Réponse apportée en séance publique le 23/02/2017

M. André Vallini, secrétaire d'État auprès du Premier ministre, chargé des relations avec le Parlement. Monsieur Bas, après ce réquisitoire violent,…

M. Philippe Bas. Ce sont des faits !

M. Charles Revet. C'est la réalité !

M. André Vallini, secrétaire d'État. … je vais essayer de plaider la cause, qui est bonne, du Gouvernement en matière de justice.

Je voudrais tout d'abord citer à mon tour quelques chiffres.

Pour 2017, le budget de la justice, en fonctionnement et en investissement, est en progression de 4,2 %. C'est une hausse exceptionnelle dans le panorama budgétaire de notre pays.

La justice n'est pas lente uniquement parce que la demande de nos concitoyens s'accroît, notamment par suite de la judiciarisation de la société, mais aussi parce que l'on manque de magistrats. Depuis 2012, 2 282 nouveaux magistrats sont passés par l'École nationale de la magistrature et 5 512 nouveaux fonctionnaires de greffe ont été formés à Dijon.

Depuis cette même année, l'augmentation du budget de la justice s'élève à 14 %. La hausse avait commencé sous le gouvernement de Lionel Jospin. Elle avait été très forte pendant cinq ans et s'était poursuivie durant le quinquennat de Nicolas Sarkozy – reconnaissons-le –, avant de se prolonger sous François Hollande. Mais il y a une grande différence entre le quinquennat de François Hollande et celui de Nicolas Sarkozy, qui tient à l'indépendance de la justice. (Vives protestations sur les travées du groupe Les Républicains. –Applaudissements sur les travées du groupe socialiste et républicain et sur certaines travées du RDSE.)

M. François Grosdidier. Combien de prisons construites ?

M. André Vallini, secrétaire d'État. Il faut bien sûr que la justice reçoive les moyens de fonctionner, mais il faut aussi qu'elle soit indépendante ! Je donnerai trois illustrations de notre volonté de garantir l'indépendance de la justice.

Premièrement, depuis la loi du 25 juillet 2013, aucune instruction individuelle n'a été adressée aux magistrats : notre législation l'interdit.

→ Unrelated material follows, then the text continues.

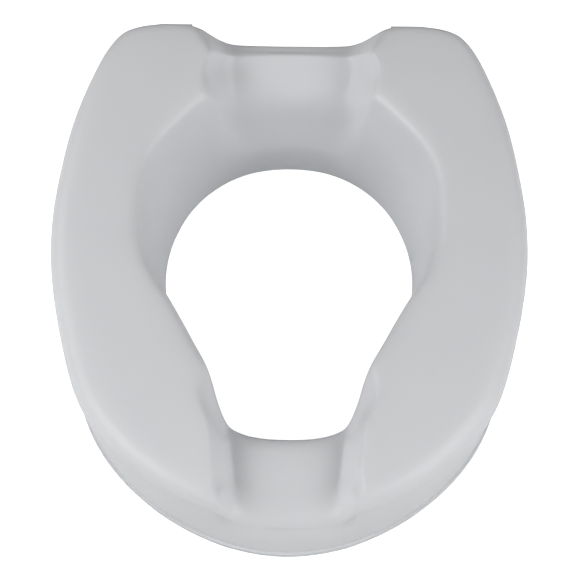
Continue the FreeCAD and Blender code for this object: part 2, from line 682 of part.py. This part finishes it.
def pin_hole():
    middle = knob_x() + 0.5 * (KNOB_THICK - CAP_THICK)
    return along_z(middle, CLAMP_Y, CLAMP_SCREW_Z - 2 * KNOB_R, CLAMP_SCREW_Z + 0.6 * KNOB_R, PIN_R)


def clamp_knob():
    low = knob_x()
    core_disc = along_x(low, low + KNOB_THICK, CLAMP_Y, CLAMP_SCREW_Z, KNOB_R - 0.6 * KNOB_LOBE_R)
    lobes = []
    for k in range(KNOB_LOBES):
        turn = 2 * math.pi * k / KNOB_LOBES
        reach = KNOB_R - KNOB_LOBE_R
        lobes.append(along_x(low, low + KNOB_THICK, CLAMP_Y + reach * math.sin(turn),
                             CLAMP_SCREW_Z + reach * math.cos(turn), KNOB_LOBE_R))
    knob = core_disc.fuse(lobes)
    shaft_hole = along_x(low - 1, low + KNOB_THICK + 1, CLAMP_Y, CLAMP_SCREW_Z, KNOB_SHAFT_R)
    cap_seat = along_x(low + KNOB_THICK - CAP_THICK, low + KNOB_THICK + 1, CLAMP_Y, CLAMP_SCREW_Z, CAP_R)
    return knob.cut([shaft_hole, cap_seat, pin_hole()])


def knob_pin():
    middle = knob_x() + 0.5 * (KNOB_THICK - CAP_THICK)
    return along_z(middle, CLAMP_Y, CLAMP_SCREW_Z - 0.6 * KNOB_R, CLAMP_SCREW_Z + 0.6 * KNOB_R, PIN_R)


def knob_cap():
    low = knob_x() + KNOB_THICK - CAP_THICK
    cap = along_x(low, low + CAP_THICK, CLAMP_Y, CLAMP_SCREW_Z, CAP_R - CAP_GAP)
    return cap.makeChamfer(CAP_CHAMFER, [e for e in cap.Edges if e.BoundBox.XMin > low + CAP_THICK - 0.01])


# --- Write the parts -------------------------------------------------------------------------------
SIDED = {
    "clamp_jaw": clamp_jaw,
    "jaw_nut": jaw_nut,
    "jaw_pad": jaw_pad,
    "pad_rivet": pad_rivet,
    "clamp_screw": clamp_screw,
    "screw_bush": screw_bush,
    "thrust_washer": thrust_washer,
    "retaining_clip": retaining_clip,
    "clamp_knob": clamp_knob,
    "knob_pin": knob_pin,
    "knob_cap": knob_cap,
}


def write(name, shape):
    shape.exportStep("parts/" + name + ".step")


os.makedirs("parts", exist_ok=True)
write("seat_shell", seat_shell())
write("base_ring", base_ring())
write("base_screws", base_screws())
for place_name in BUFFER_ANGLES:
    write("buffer_" + place_name + "_right", rim_buffer(place_name))
    write("buffer_" + place_name + "_left", mirrored(rim_buffer(place_name)))
for name, make in SIDED.items():
    piece = make()
    write(name + "_right", piece)
    write(name + "_left", mirrored(piece))
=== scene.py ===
import math

import bmesh
import bpy
from mathutils import Matrix, Vector


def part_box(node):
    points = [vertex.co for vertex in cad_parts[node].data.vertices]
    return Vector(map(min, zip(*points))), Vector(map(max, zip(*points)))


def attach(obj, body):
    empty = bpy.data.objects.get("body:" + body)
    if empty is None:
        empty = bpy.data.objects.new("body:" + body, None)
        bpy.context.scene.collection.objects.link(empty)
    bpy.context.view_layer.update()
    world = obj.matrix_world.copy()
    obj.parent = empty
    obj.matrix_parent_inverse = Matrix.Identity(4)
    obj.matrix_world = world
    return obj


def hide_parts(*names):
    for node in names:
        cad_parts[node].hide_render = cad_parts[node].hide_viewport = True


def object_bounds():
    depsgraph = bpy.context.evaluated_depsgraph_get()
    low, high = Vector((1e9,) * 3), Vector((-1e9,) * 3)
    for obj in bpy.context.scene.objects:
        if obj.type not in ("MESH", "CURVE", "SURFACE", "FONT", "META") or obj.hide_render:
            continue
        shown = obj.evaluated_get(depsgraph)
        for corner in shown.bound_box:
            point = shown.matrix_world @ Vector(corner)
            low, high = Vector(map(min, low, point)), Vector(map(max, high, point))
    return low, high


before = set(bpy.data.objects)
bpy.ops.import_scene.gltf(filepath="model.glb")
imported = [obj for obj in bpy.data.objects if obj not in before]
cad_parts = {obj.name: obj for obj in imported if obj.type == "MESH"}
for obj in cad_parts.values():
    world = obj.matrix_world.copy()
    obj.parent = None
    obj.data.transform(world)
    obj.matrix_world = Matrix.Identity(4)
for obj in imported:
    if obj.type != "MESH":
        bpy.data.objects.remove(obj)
cad_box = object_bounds()


# --- Camera --------------------------------------------------------------------------------------
# A long lens 1.5 m away looks down on the seat from the front, 70 degrees above the level, and is
# rolled by a little over half a degree. The small shift sets the seat in the middle of the frame.
CAMERA_DISTANCE = 1.5
CAMERA_TILT = math.radians(70)
CAMERA_ROLL = math.radians(0.6)
CAMERA_LENS = 122.4                     # mm, on a 36 mm sensor
CAMERA_SHIFT = (-0.0024, 0.0035)
AIM = Vector((0, -0.021, 0.110))

camera_data = bpy.data.cameras.new("camera")
camera_data.lens = CAMERA_LENS
camera_data.shift_x, camera_data.shift_y = CAMERA_SHIFT
camera = bpy.data.objects.new("camera", camera_data)
bpy.context.collection.objects.link(camera)
looking = Vector((0, math.cos(CAMERA_TILT), -math.sin(CAMERA_TILT)))
camera.matrix_world = (Matrix.Translation(AIM - looking * CAMERA_DISTANCE)
                       @ Matrix.Rotation(math.pi / 2 - CAMERA_TILT, 4, "X")
                       @ Matrix.Rotation(CAMERA_ROLL, 4, "Z"))
bpy.context.scene.camera = camera


# --- Studio light --------------------------------------------------------------------------------
# Soft boxes stand round the table, strongest at the two front corners, so that the rounded edges
# are bright and the funnel stays soft. Azimuth 0 is in front of the seat, positive to its right.
BOX_DISTANCE = 2.0
BOX_WIDTH = 1.2
BOX_HEIGHT = 0.9
ROOM_LIGHT = 0.06                       # strength of the white room all round
SOFT_BOXES = {                          # name: (azimuth, elevation, watts)
    "front_left": (-60, 40, 16.5),
    "front_right": (60, 40, 15.5),
    "low_left": (-60, 15, 4),
    "low_right": (60, 15, 7),
    "side_left": (-110, 30, 11),
    "side_right": (110, 30, 5),
    "behind": (180, 30, 0.6),
    "overhead": (0, 70, 0.5),
}
for name, (azimuth, elevation, watts) in SOFT_BOXES.items():
    data = bpy.data.lights.new(name, "AREA")
    data.shape = "RECTANGLE"
    data.size = BOX_WIDTH
    data.size_y = BOX_HEIGHT
    data.energy = watts
    lamp = bpy.data.objects.new(name, data)
    bpy.context.collection.objects.link(lamp)
    side, up = math.radians(azimuth), math.radians(elevation)
    outwards = Vector((math.sin(side) * math.cos(up), -math.cos(side) * math.cos(up), math.sin(up)))
    lamp.matrix_world = (Matrix.Translation(AIM + BOX_DISTANCE * outwards)
                         @ outwards.to_track_quat("Z", "Y").to_matrix().to_4x4())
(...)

Deuxièmement, tous les membres du parquet ont été nommés après avis conforme du Conseil supérieur de la magistrature, ce qui constitue une rupture avec le quinquennat précédent, hormis l'époque où Michel Mercier était à la Chancellerie.

Enfin, la réforme constitutionnelle que nous avons essayé de faire aboutir pour rendre son indépendance au parquet a été bloquée par l'opposition à l'Assemblée nationale et par la majorité sénatoriale.

M. Roger Karoutchi. Quelle hypocrisie !

M. André Vallini, secrétaire d'État. Monsieur Bas, on peut toujours dire que la justice va mal, mais elle est de moins en moins lente et elle va de mieux en mieux en termes de fonctionnement et d'investissement.

M. François Grosdidier. Vous avez arrêté de construire des prisons !

Mme Éliane Assassi. Il ne faut pas des prisons, mais des écoles !

M. André Vallini, secrétaire d'État. Surtout, elle est indépendante ; souhaitons qu'elle le demeure dans les années qui viennent ! (Applaudissements sur les travées du groupe socialiste et républicain. – Mme Hermeline Malherbe applaudit également.)